Nella’s character defies the rigidity of the Georgian gender hierarchy. As an unmarried business owner, she is financially independent, beholden to no husband. The shop itself is a matrifocal inheritance from her single mother, a true aberration in a patrifocal world. Though one might argue that the depiction of her physical illness plays into Georgian notions of women’s physically inferior constitutions, Nella suffers and works through more pain than any one person, regardless of gender, is likely able to bear, such as when she visits the Walworth field to collect beetles even with her joints swelling.
While middle- and upper-class Georgian women were often confined to their private home spheres by their husbands, fathers, or brothers, Nella can choose when and how she wants to leave one sphere for the other. Eliza is similarly able to navigate between private and public spheres, on account of her age and her lack of familial obligation. Her freedom parallels Nella’s, but she has neither Nella’s physical ailments nor the weight of Nella’s vocation, representing both the sort of person Nella once was and the person she becomes by novel’s end. But Eliza serves more purpose than simply reflecting or contrasting Nella’s attributes. She also stands for her own unique form of feminine power. She turns fanciful girlhood notions of magic into the sort of reckless, concrete action that Georgians would expect of a boy or man.

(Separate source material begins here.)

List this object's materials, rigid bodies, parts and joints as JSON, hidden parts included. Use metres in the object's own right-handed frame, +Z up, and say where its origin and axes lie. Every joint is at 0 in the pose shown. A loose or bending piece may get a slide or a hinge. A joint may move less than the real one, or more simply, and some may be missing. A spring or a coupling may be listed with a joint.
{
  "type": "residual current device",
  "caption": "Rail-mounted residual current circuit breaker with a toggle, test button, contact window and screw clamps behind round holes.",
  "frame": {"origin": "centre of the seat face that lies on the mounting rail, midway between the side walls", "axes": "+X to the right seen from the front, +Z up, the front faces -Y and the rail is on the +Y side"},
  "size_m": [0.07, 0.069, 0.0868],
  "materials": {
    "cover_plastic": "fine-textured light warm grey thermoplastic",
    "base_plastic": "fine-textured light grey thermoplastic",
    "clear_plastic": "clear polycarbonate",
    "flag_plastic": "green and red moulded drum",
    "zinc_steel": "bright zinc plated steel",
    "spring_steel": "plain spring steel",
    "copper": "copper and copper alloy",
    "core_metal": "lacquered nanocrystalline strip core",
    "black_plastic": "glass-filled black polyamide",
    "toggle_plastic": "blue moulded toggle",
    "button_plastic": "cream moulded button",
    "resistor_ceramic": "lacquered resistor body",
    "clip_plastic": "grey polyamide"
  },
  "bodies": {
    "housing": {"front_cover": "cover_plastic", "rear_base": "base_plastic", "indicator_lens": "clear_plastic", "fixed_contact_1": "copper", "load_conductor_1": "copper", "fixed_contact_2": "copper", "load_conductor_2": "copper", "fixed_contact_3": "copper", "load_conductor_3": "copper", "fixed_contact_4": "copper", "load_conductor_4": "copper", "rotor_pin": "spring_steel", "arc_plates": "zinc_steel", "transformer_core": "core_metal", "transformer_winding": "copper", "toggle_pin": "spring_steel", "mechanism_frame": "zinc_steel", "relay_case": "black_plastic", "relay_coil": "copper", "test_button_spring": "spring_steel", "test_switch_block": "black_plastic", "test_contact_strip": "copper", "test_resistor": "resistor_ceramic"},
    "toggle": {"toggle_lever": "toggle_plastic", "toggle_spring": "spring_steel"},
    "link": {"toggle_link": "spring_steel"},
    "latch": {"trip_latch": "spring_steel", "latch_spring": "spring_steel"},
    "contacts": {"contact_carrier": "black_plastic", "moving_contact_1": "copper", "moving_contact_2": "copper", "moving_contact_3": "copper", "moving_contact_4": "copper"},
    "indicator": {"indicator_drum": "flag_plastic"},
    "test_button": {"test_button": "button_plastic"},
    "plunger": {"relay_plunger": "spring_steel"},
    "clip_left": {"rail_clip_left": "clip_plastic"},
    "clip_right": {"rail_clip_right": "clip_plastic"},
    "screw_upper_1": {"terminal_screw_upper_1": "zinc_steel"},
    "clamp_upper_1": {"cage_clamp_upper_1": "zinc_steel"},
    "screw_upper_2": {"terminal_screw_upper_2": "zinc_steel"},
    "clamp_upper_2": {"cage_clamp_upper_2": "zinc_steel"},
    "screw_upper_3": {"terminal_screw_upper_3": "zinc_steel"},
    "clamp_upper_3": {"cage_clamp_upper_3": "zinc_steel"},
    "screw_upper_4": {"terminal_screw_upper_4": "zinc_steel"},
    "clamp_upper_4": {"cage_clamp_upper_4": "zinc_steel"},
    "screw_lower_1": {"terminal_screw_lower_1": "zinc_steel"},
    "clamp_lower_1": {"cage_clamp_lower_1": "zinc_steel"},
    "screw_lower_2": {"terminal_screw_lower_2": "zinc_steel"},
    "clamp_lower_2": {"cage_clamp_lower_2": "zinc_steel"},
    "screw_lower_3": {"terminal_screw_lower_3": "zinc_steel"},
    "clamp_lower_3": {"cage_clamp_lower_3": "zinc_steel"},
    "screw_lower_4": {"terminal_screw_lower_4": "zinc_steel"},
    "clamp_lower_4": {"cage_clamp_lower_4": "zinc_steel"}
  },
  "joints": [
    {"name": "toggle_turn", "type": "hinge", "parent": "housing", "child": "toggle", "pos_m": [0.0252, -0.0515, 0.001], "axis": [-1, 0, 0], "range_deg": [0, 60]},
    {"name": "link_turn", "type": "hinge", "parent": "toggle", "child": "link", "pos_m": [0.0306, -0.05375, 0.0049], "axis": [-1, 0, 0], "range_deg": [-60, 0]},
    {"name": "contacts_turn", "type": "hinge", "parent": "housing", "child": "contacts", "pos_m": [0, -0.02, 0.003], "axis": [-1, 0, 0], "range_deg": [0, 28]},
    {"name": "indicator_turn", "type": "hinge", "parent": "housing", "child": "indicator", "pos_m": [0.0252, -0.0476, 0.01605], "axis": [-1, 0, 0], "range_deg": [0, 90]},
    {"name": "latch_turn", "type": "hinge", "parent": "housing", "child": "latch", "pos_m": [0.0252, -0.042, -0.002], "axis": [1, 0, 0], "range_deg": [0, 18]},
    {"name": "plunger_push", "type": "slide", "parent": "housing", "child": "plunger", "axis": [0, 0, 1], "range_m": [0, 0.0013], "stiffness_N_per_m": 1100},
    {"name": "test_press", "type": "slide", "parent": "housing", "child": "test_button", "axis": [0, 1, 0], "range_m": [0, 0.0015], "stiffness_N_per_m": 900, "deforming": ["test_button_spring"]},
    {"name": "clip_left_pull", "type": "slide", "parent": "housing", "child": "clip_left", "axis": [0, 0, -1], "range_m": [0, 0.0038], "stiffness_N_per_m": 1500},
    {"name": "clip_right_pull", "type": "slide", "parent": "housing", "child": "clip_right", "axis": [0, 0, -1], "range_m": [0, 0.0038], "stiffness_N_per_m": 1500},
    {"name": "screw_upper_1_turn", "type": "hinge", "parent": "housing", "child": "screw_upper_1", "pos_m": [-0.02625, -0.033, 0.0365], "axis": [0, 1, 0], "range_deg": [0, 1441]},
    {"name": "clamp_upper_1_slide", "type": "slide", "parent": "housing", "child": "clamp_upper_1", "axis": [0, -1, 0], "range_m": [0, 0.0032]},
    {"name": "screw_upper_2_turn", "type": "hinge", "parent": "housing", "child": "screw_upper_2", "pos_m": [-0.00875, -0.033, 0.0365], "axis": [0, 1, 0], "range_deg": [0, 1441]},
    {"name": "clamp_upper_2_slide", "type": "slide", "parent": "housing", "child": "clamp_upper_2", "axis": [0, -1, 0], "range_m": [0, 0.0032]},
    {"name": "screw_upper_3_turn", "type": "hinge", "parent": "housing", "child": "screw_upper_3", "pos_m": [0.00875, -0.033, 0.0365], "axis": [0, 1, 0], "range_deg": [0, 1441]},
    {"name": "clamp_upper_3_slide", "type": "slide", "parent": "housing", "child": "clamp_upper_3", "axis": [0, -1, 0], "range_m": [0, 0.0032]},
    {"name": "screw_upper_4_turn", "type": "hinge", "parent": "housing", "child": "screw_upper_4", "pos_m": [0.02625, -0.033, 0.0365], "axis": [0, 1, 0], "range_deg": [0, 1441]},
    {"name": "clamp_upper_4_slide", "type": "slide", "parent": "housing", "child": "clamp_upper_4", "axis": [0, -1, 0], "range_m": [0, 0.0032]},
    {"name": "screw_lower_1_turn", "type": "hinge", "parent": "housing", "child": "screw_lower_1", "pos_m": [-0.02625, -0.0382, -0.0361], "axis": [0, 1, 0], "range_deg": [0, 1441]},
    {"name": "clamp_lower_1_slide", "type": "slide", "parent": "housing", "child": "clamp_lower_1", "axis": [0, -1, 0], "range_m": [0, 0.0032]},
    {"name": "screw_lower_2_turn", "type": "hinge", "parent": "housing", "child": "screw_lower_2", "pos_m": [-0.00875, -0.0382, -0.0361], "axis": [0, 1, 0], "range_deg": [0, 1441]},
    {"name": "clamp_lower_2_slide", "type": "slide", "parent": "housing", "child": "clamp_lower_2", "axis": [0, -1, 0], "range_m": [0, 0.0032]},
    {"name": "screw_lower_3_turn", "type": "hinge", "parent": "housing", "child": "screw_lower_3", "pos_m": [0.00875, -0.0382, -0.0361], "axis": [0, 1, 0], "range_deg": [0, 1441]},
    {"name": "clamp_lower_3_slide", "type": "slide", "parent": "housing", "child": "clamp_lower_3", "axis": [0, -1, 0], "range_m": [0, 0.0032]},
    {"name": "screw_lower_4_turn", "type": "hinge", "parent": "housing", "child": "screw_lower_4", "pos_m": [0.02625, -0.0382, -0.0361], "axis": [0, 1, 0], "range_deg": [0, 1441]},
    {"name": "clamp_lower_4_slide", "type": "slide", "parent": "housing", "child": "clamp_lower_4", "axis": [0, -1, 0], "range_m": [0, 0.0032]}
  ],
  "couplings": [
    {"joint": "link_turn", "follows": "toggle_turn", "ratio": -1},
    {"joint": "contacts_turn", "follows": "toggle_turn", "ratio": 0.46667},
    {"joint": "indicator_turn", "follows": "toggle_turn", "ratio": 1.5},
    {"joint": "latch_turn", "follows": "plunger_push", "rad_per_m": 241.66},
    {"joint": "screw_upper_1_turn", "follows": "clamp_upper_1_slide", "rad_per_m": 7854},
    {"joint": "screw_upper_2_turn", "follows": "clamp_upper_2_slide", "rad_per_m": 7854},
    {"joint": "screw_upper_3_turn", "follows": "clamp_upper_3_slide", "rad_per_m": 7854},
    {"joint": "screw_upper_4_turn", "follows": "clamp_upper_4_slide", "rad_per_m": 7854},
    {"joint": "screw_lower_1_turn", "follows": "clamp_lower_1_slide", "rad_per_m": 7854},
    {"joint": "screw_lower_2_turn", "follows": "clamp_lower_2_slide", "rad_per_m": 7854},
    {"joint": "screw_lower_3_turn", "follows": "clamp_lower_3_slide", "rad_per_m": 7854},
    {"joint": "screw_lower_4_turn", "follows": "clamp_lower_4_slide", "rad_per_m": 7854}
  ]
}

Nella and Eliza’s statuses are starkly contrasted with Lady Clarence’s. Though the woman is very wealthy, she does not have the same level of freedom that Nella and Eliza do. Lady Clarence, instead, turns to reconfiguring the one realm she does have sway over—her domestic life. She does this by attempting to murder her husband’s mistress, an act she believes will excise this threat from her bubble of domesticity and clear the way for her conception and delivery of a child. Lady Clarence wields control over her domestic sphere in the one way she feels she can, but her actions prove noxious, as her desire for Miss Berkwell’s death nearly condemns Nella and Eliza to their own demise. Though such rigid gender structures have loosened in Caroline’s era, her experience with James demonstrates that those systems have mutated and evolved to survive the centuries.

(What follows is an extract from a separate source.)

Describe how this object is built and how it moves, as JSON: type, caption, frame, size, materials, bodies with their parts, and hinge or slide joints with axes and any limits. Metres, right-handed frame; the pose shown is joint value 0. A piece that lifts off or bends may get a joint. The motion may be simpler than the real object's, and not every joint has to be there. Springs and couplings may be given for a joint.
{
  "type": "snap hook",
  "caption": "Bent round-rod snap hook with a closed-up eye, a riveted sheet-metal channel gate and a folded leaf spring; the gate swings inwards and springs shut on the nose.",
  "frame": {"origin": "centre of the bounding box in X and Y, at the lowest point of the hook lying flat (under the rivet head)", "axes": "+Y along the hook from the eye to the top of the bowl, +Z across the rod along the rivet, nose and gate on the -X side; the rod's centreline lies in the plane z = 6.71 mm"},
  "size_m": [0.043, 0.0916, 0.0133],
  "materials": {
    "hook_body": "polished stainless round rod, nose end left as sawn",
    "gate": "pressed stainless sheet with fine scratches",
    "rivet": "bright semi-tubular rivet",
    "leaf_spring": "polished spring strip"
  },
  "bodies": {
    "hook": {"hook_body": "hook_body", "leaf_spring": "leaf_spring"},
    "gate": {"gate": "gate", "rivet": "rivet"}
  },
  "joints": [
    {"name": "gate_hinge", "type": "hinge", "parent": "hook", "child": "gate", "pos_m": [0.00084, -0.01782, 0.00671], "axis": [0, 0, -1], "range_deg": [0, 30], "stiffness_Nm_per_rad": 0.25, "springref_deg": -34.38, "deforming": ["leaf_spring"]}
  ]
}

While James does not exist in an era that allows him free reign to rule his wife’s life, he does his best to dominate Caroline emotionally and mentally. He discourages her interest in an academic career, lies to her about his affair, and attempts to guilt her into staying with him by poisoning himself. Caroline applies her strength by throwing herself into just the sort of study that James discouraged her from, becoming the master of her own mind and future, and abandoning her impression (which the society around her perpetuated) that it is a woman’s duty to repackage herself to support her husband in marriage.

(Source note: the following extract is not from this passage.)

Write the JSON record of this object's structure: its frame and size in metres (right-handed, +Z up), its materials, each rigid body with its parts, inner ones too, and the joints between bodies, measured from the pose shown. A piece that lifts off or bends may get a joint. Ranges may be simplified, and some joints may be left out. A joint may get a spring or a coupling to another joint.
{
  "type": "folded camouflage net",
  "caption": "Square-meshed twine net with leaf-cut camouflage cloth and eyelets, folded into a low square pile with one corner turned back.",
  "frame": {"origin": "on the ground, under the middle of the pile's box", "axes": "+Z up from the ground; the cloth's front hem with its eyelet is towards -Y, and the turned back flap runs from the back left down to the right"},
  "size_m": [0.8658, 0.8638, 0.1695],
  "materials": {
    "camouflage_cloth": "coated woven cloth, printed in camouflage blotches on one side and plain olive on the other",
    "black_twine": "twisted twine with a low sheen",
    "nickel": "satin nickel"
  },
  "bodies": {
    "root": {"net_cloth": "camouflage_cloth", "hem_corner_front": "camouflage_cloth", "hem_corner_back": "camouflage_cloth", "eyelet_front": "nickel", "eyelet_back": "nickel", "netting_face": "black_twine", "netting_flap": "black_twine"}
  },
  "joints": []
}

Throughout the novel secrets build on themselves until they become incredibly challenging to conceal, forcing characters to live in constant states of emotional tension that often manifest in the physical environment around them. The magnitude of Nella’s secretive work grows with every poison she dispenses, stoking her inner turmoil as she diverges from her mother’s guilt-free path. But her work also necessitates the transformation of her mother’s shop, further distancing her from the thing most imbued with her mother’s memory. She splits the single room in two with “the installation of a wall of shelves” (25) and the inclusion of a room that holds only a barrel of rotted barley (so her clients can request poisons from her), rendering the space so unrecognizable that most of the shop’s customers have stopped coming. Her changed shop reflects the changes in herself: Just as Nella’s secretive work makes it difficult for old clients to reconcile this new shop with the old shop, so too does Nella’s secretive work make it difficult for her to reconcile her present self with her past self.
In addition to serving as the physical manifestation of her internal struggle, Nella’s shop also serves as a significant secret that Caroline keeps for almost half the book. As Caroline struggles with whether to tell Gaynor or James about this discovery, and eventually settles on withholding the information from James entirely and from Gaynor temporarily, it cements itself as a concealed truth page after page. It eventually, if only partially, unearths itself by way of the notes she takes on the register, manifesting itself in her physical detainment by the police. Both Caroline and Nella’s situations demonstrate that secrecy can be incredibly high maintenance, requiring a great deal of effort to tend to. Even then, there is no guarantee that what is hidden will not emerge in one way or another.
But The Lost Apothecary does not take a wholly condemnatory stance on secret-keeping and deception. Penner displays secrecy’s complexity and nuance by presenting its capacity to both corrode and protect. After all, it is deception that allows Eliza to escape her abuser, and it is deception that allows Eliza to brew the Tincture to Reverse Bad Fortune without Nella’s knowledge, eventually saving her life and wiping her slate clean. Pregnancy, too, is couched in a secrecy that allows Nella, Lady Clarence, and Caroline to dictate when and with whom they share reproductive information about their bodies. Nella shares her experience of forced abortion with Eliza while they are hiding in the stable after collecting beetles, only after she has grown to trust the girl; this results in a small moment of catharsis for the older woman. When Lady Clarence arrives at Nella’s shop, she is comfortable enough in this feminine space to share her desire for a child, but she cuts herself off before she can mention her multiple conception attempts with her husband, a wielding of her power to share or withhold this information about her person. This directly opposes the Georgian era’s prevailing treatment of women’s reproductive capabilities as a matter of equal concern for women and their male relatives.
Even Caroline, in her present timeline, can control whether to share her potential pregnancy with James (which she declines to do). Additionally, by novel’s end, both Eliza and Caroline voluntarily keep secrets that protect those they’ve come to care about: Eliza keeps the secret of her survival after her jump from Blackfriars’ Bridge as well as the identity of the “special friend” (297) who counseled her into adulthood, while Caroline keeps to herself Eliza’s existence, feeling a kinship with the girl because Eliza hovered above “frigid, unwelcome depths… and jumped” (299), just as Caroline plunges into remaking her life after 10 stagnant years.